Pressure-Dependent Thermal Characterization of Biporous Copper Structures

Abstract

With the advance of modern semiconductor technology, the power density of electronic devices continuously increases. The performance of electronic devices is now governed by heat dissipation from the heat source to the heat sink, which requires new efficient thermal management solutions. Thermal interface materials (TIMs), placed between heat source and heat sink, are designed to form a conduction pathway by providing a low thermal resistance conduit and by eliminating the air gaps between two contact surfaces. However, most TIMs commercially available show limited performances as they are either thermally conductive but stiff (e.g., metals) or mechanically ductile with high thermal resistance (e.g., polymers), which motivates the search for new materials for the use in TIMs. In this article, we suggest a new type of metal/polymer composite-based TIMs with the aim of developing thermally conductive and mechanically compliant materials at a low cost. Metal/polymer composite-based TIMs are fabricated by using a hydrogen bubble-templated electrodeposition method that forms microscale cavities and nanoscale nanofeatures on copper substrate, called the biporous copper (BPCu).

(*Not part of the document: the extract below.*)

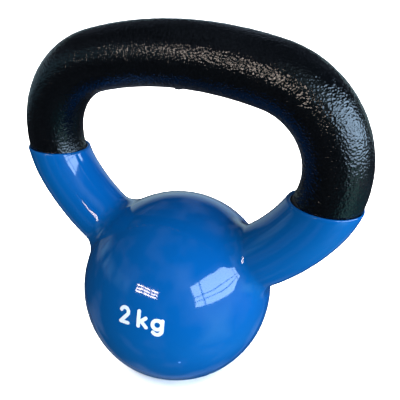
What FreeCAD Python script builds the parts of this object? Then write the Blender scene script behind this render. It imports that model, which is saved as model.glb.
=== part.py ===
import FreeCAD, Part
import math
import os

from FreeCAD import Rotation, Vector

# A small vinyl-dipped kettlebell, in millimetres.
#
# One iron casting makes the ball, the two horns and the grip. Black enamel covers the bare grip. The
# ball and the lower horns are then dipped in vinyl, which sets as one skin and ends at a lip round each
# horn. The weight is printed on the front of the ball.
#
# +Z is up, X runs along the grip and the front of the bell faces -Y. The origin is the middle of the
# flat foot, on the surface that the bell stands on. The handle is a loop of three stretches on each side
# of the middle: the crown along the top, the shoulder at the corner, and the horn that runs down into
# the ball.

# Casting
IRON_BALL_D = 72.0  # bare ball, under the vinyl
IRON_FOOT_D = 38.0  # flat on the underside of the bare ball
FOOT_ROUND = 1.6  # round where that flat meets the ball
IRON_BAR_D = 20.9  # bare grip and horns, which are round in section
ROOT_FILLET = 6.0  # blend where each horn meets the ball

# Handle loop. Angles go from upright, round the centre of each bend.
HAND_GAP_WIDTH = 87.2  # widest clear width inside the loop
HAND_GAP_HEIGHT = 40.6  # clear height from the dipped ball to the grip
CROWN_RADIUS = 130.0  # slight arch of the crown's centreline
SHOULDER_RADIUS = 29.7  # each shoulder's centreline
SHOULDER_END = 121.0  # degrees at which a shoulder runs into its horn
ROOT_ANGLE = 56.6  # degrees at which a horn's centreline meets the ball
ROOT_BURY = 12.0  # length of horn inside the ball

# Marks that the mould leaves on the inside of the loop
SEAM_D = 1.4  # parting seam, a round bead that is mostly sunk in the bar
SEAM_HEIGHT = 0.15  # how far the seam stands out
GATE_LENGTH = 3.6  # stub in the middle of the grip's underside, along X
GATE_WIDTH = 2.4
GATE_HEIGHT = 0.6

# Skins
ENAMEL = 0.25  # black enamel
ENAMEL_TUCK = 6.0  # depth of enamel that the vinyl covers
VINYL = 1.3  # dipped skin on the ball, and its average on the horns
VINYL_RUN = 0.4  # the skin is thicker by this on the inside of the loop, and thinner outside
LIP_ROUND = 0.5  # outer edge of each lip
DIP_RISE = 11.4  # height of the dip line over the dipped ball, in the middle
DIP_TILT = 2.0  # degrees that the dip line falls towards +X

# Printed weight
INK = 0.12  # thickness of the ink
MARK_SIDE = 6.4  # degrees from the front of the ball towards +X
MARK_UP = 15.5  # degrees above the ball's widest line
LETTER_HEIGHT = 6.4  # figure and tall letter
LETTER_WIDTH = 4.0
LOW_LETTER_HEIGHT = 4.4
TAIL_DROP = 1.9  # tail of the low letter, under the line
PEN = 1.25  # width of a stroke
WORD_GAP = 2.6
LETTER_GAP = 0.9
FIGURE_BOWL = (-40, 165)  # degrees that the figure's bowl runs between, anticlockwise
TAIL_START = -145  # degrees at which the low letter's tail begins
ARM_JOINT = 0.4  # where the tall letter's arm leaves its stem, as a share of the low letter's height
LEG_JOINT = (0.4, 0.55)  # where its leg leaves its arm, as shares of its width and of that height

SPACE = 400.0  # side of a block that is larger than the bell
NEAR = 0.01  # distance at which two places count as one

UP = Vector(0, 0, 1)
DEPTH = Vector(0, 1, 0)
ACROSS = Vector(1, 0, 0)
ORIGIN = Vector(0, 0, 0)

# Sizes that follow from the ones above
iron_ball_r = IRON_BALL_D / 2
dipped_ball_r = iron_ball_r + VINYL
iron_bar_r = IRON_BAR_D / 2
enamelled_bar_r = iron_bar_r + ENAMEL
dipped_bar_r = iron_bar_r + VINYL
ball_centre = UP * (VINYL + math.sqrt(iron_ball_r**2 - (IRON_FOOT_D / 2) ** 2))
dipped_top_z = ball_centre.z + dipped_ball_r
crown_z = dipped_top_z + HAND_GAP_HEIGHT + enamelled_bar_r
half_span = HAND_GAP_WIDTH / 2 + enamelled_bar_r


def spoke(angle):
    """Unit vector in the plane of the loop, at an angle in radians from upright towards +X."""
    return Vector(math.sin(angle), 0, math.cos(angle))


def heading(angle):
    """Direction in which the loop runs where its spoke has that angle."""
    return Vector(math.cos(angle), 0, -math.sin(angle))


def loop_stretches():
    """Crown, shoulder and horn towards +X: a start point, its spoke's angle, a radius and a turn."""
    crown_centre = UP * (crown_z - CROWN_RADIUS)
    shoulder_x = half_span - SHOULDER_RADIUS
    crown_turn = math.asin(shoulder_x / (CROWN_RADIUS - SHOULDER_RADIUS))
    shoulder_centre = crown_centre + spoke(crown_turn) * (CROWN_RADIUS - SHOULDER_RADIUS)
    shoulder_turn = math.radians(SHOULDER_END) - crown_turn
    horn_angle = math.radians(SHOULDER_END)
    horn_start = shoulder_centre + spoke(horn_angle) * SHOULDER_RADIUS

    # The horn leaves the shoulder without a kink, on the one arc that goes through its root.
    reach = ball_centre + spoke(math.radians(ROOT_ANGLE)) * iron_ball_r - horn_start
    inward = -reach.dot(spoke(horn_angle))
    horn_radius = reach.dot(reach) / (2 * inward)
    horn_turn = 2 * math.atan2(inward, reach.dot(heading(horn_angle)))

    shoulder_start = shoulder_centre + spoke(crown_turn) * SHOULDER_RADIUS
    crown = (crown_centre + UP * CROWN_RADIUS, 0.0, CROWN_RADIUS, crown_turn)
    shoulder = (shoulder_start, crown_turn, SHOULDER_RADIUS, shoulder_turn)
    horn = (horn_start, horn_angle, horn_radius, horn_turn + ROOT_BURY / horn_radius)
    return [crown, shoulder, horn]


def bar(stretch, radius, inset):
    """Round bar along one stretch, with its centre moved towards the inside of the loop."""
    start, angle, bend_radius, turn = stretch
    bend_centre = start - spoke(angle) * bend_radius
    circle = Part.makeCircle(radius, start - spoke(angle) * inset, heading(angle))
    return Part.Face(Part.Wire(circle)).revolve(bend_centre, DEPTH, math.degrees(turn))


def loop(radius, inset=0.0, stretches=3):
    """Bars of one radius along both sides of the loop, joined from the crown downwards."""
    side = [bar(stretch, radius, inset) for stretch in loop_stretches()[:stretches]]
    other_side = [piece.mirror(ORIGIN, ACROSS) for piece in side]
    return side[0].multiFuse(side[1:] + other_side).removeSplitter()


def above(height):
    """All space above a level plane."""
    return Part.makeBox(SPACE, SPACE, SPACE, Vector(-SPACE / 2, -SPACE / 2, height))


def above_dip_line(drop=0.0):
    """All space above the sloping dip line, or above a plane that lies a little lower."""
    space = above(0)
    space.rotate(ORIGIN, DEPTH, DIP_TILT)
    space.translate(UP * (dipped_top_z + DIP_RISE - drop))
    return space


def ball_with_handle(ball_r, handle, foot_z, root_fillet, foot_round):
    """Ball with a flat foot and a handle, rounded where they meet and round the foot."""
    ball = Part.makeSphere(ball_r, ball_centre)
    ball.rotate(ball_centre, UP, 90)  # the sphere's own seam goes to the back, clear of both horns
    body = ball.common(above(foot_z)).fuse(handle)

    def is_root(edge):
        heights = [v.Point.distanceToPoint(ball_centre) - ball_r for v in edge.Vertexes]
        return all(abs(height) < NEAR for height in heights) and abs(edge.CenterOfMass.x) > NEAR

    body = body.makeFillet(root_fillet, [edge for edge in body.Edges if is_root(edge)])
    rim = [edge for edge in body.Edges if abs(edge.CenterOfMass.z - foot_z) < NEAR]
    return body.makeFillet(foot_round, rim)


def mould_marks(skin):
    """Parting seam and gate stub inside the loop, under a skin of that thickness."""
    seam_inset = iron_bar_r + SEAM_HEIGHT - SEAM_D / 2
    stub = Part.makeSphere(1.0)
    stretch = FreeCAD.Matrix()
    stretch.scale(GATE_LENGTH / 2 + skin, GATE_WIDTH / 2 + skin, GATE_HEIGHT + skin)
    stub = stub.transformGeometry(stretch)
    stub.translate(UP * (crown_z - iron_bar_r))
    return [loop(SEAM_D / 2 + skin, seam_inset, stretches=2), stub]


def make_iron():
    body = ball_with_handle(iron_ball_r, loop(iron_bar_r), VINYL, ROOT_FILLET, FOOT_ROUND)
    return body.multiFuse(mould_marks(0.0))


def make_enamel(iron):
    skin = loop(enamelled_bar_r).multiFuse(mould_marks(ENAMEL))
    return skin.common(above_dip_line(ENAMEL_TUCK)).cut(iron)


def make_vinyl(iron, enamel):
    handle = loop(dipped_bar_r, VINYL_RUN)
    skin = ball_with_handle(dipped_ball_r, handle, 0, ROOT_FILLET - VINYL, FOOT_ROUND + VINYL)
    skin = skin.cut(above_dip_line())
    flats = [face for face in skin.Faces if face.Surface.TypeId == "Part::GeomPlane"]
    lips = [edge for face in flats for edge in face.Edges if face.CenterOfMass.z > NEAR]
    return skin.makeFillet(LIP_ROUND, lips).cut(iron).cut(enamel)


# The print is drawn flat, in strokes of one width with round ends, as posts that the skin of ink is cut
# from. In a letter, x goes to the right from its left edge and y goes up from the line.


def dot(x, y):
    return Part.makeCylinder(PEN / 2, SPACE, Vector(x, y, 0))


def line(x0, y0, x1, y1):
    run = Vector(x1 - x0, y1 - y0, 0)
    post = Part.makeBox(run.Length, PEN, SPACE, Vector(0, -PEN / 2, 0))
    post.rotate(ORIGIN, UP, math.degrees(math.atan2(run.y, run.x)))
    post.translate(Vector(x0, y0, 0))
    return [post, dot(x0, y0), dot(x1, y1)]


def arc(x, y, radius, start, end):
    """Part of a ring, anticlockwise from one angle to another in degrees."""
    ring = Part.makeCylinder(radius + PEN / 2, SPACE, ORIGIN, UP, end - start)
    ring = ring.cut(Part.makeCylinder(radius - PEN / 2, SPACE))
    ring.rotate(ORIGIN, UP, start)
    ring.translate(Vector(x, y, 0))
    ends = [math.radians(start), math.radians(end)]
    return [ring] + [dot(x + radius * math.cos(a), y + radius * math.sin(a)) for a in ends]


def figure_two():
    edge = PEN / 2
    radius = LETTER_WIDTH / 2 - edge
    middle = LETTER_WIDTH / 2
    bowl_y = LETTER_HEIGHT - edge - radius
    neck = math.radians(FIGURE_BOWL[0])
    neck_x = middle + radius * math.cos(neck)
    neck_y = bowl_y + radius * math.sin(neck)
    bowl = arc(middle, bowl_y, radius, *FIGURE_BOWL)
    return bowl + line(neck_x, neck_y, edge, edge) + line(edge, edge, LETTER_WIDTH - edge, edge)


def letter_k():
    edge = PEN / 2
    right = LETTER_WIDTH - edge
    joint_x, joint_y = LETTER_WIDTH * LEG_JOINT[0], LOW_LETTER_HEIGHT * LEG_JOINT[1]
    stem = line(edge, edge, edge, LETTER_HEIGHT - edge)
    arm = line(edge, LOW_LETTER_HEIGHT * ARM_JOINT, right - edge / 2, LOW_LETTER_HEIGHT - edge)
    leg = line(joint_x, joint_y, right, edge)
    return stem + arm + leg


def letter_g():
    edge = PEN / 2
    radius = LOW_LETTER_HEIGHT / 2 - edge
    middle = edge + radius
    right = edge + 2 * radius
    hook_y = edge + radius - TAIL_DROP
    bowl = arc(middle, LOW_LETTER_HEIGHT / 2, radius, 0, 360)
    stem = line(right, LOW_LETTER_HEIGHT - edge, right, hook_y)
    return bowl + stem + arc(middle, hook_y, radius, TAIL_START, 0)


def make_mark():
    """The weight, as a skin of ink on the dipped ball."""
    letters = [figure_two(), letter_k(), letter_g()]
    starts = [0, LETTER_WIDTH + WORD_GAP, 2 * LETTER_WIDTH + WORD_GAP + LETTER_GAP]
    width = starts[-1] + LOW_LETTER_HEIGHT
    facing = Rotation(UP, MARK_SIDE).multiply(Rotation(ACROSS, 90 - MARK_UP))
    under = Part.makeSphere(dipped_ball_r, ball_centre)
    skin = Part.makeSphere(dipped_ball_r + INK, ball_centre).cut(under)
    inks = []
    for posts, start in zip(letters, starts):
        letter = posts[0].multiFuse(posts[1:]).removeSplitter()
        letter.translate(Vector(start - width / 2, -LETTER_HEIGHT / 2, 0))
        letter.Placement = FreeCAD.Placement(ball_centre, facing).multiply(letter.Placement)
        inks.append(letter.common(skin))
    return Part.makeCompound(inks)


def save(shape, node):
    """Writes a node's solids to its file."""
    Part.makeCompound(shape.Solids).exportStep(f"parts/{node}.step")
    print(node, len(shape.Solids), "solids", round(shape.Volume), "mm3", shape.isValid())


os.makedirs("parts", exist_ok=True)
iron = make_iron()
enamel = make_enamel(iron)
save(iron, "cast_iron_body")
save(enamel, "handle_enamel")
save(make_vinyl(iron, enamel), "vinyl_jacket")
save(make_mark(), "weight_mark")
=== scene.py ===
import math

import bmesh
import bpy
import numpy as np
from mathutils import Matrix, Vector, noise


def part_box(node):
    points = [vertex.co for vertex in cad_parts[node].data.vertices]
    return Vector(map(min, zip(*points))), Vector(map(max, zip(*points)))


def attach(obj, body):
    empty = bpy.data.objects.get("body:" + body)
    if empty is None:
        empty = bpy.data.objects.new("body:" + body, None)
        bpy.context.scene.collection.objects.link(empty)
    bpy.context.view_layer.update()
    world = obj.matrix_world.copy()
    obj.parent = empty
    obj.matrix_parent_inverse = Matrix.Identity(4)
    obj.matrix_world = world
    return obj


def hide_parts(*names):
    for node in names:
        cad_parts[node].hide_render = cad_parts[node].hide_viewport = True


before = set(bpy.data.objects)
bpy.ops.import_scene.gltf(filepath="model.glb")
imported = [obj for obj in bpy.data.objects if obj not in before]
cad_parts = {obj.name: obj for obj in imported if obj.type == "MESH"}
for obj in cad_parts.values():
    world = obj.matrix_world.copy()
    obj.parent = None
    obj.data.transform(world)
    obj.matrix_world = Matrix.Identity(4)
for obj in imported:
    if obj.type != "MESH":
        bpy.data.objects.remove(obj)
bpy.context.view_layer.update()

# ---------------------------------------------------------------------------------------------------------
# Camera. It stands a hand's width in front of the bell, a little to its right, and looks down on it with a
# short portrait lens, so the near shoulder of the handle comes out larger than the far one.

MM = 0.001
LENS = 38.2  # mm, on a 36 mm sensor
CAMERA_PLACE = Vector((63.6, -128.2, 136.4)) * MM
CAMERA_TURN = 23.16  # degrees that it is turned to the left
CAMERA_DOWN = 25.25  # degrees that it looks down
CAMERA_ROLL = 1.38  # degrees

camera = bpy.data.objects.new("camera", bpy.data.cameras.new("camera"))
camera.data.lens = LENS
camera.data.clip_start = 10 * MM
turn = Matrix.Rotation(math.radians(CAMERA_TURN), 4, "Z")
tilt = Matrix.Rotation(math.radians(90 - CAMERA_DOWN), 4, "X")
roll = Matrix.Rotation(math.radians(CAMERA_ROLL), 4, "Z")
camera.matrix_world = Matrix.Translation(CAMERA_PLACE) @ turn @ tilt @ roll
bpy.context.scene.collection.objects.link(camera)
bpy.context.scene.camera = camera
bpy.context.scene.view_settings.view_transform = "Standard"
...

The BPCu is then sintered to enhance the structural strength and is infiltrated by polydimethylsiloxane (PDMS) to increase its structural flexibility and durability against mechanical or thermal stresses. We measure the pressure-dependent thermal resistances of TIMs by assuming 1-D thermal conduction. The average effective thermal conductivities are 19.4 and 18.3 W/m K of 60% and 80% PDMS filling ratio samples, respectively. In addition, enhancements in mechanical strength of BPCu/PDMS TIMs are confirmed through the smaller structural deformation.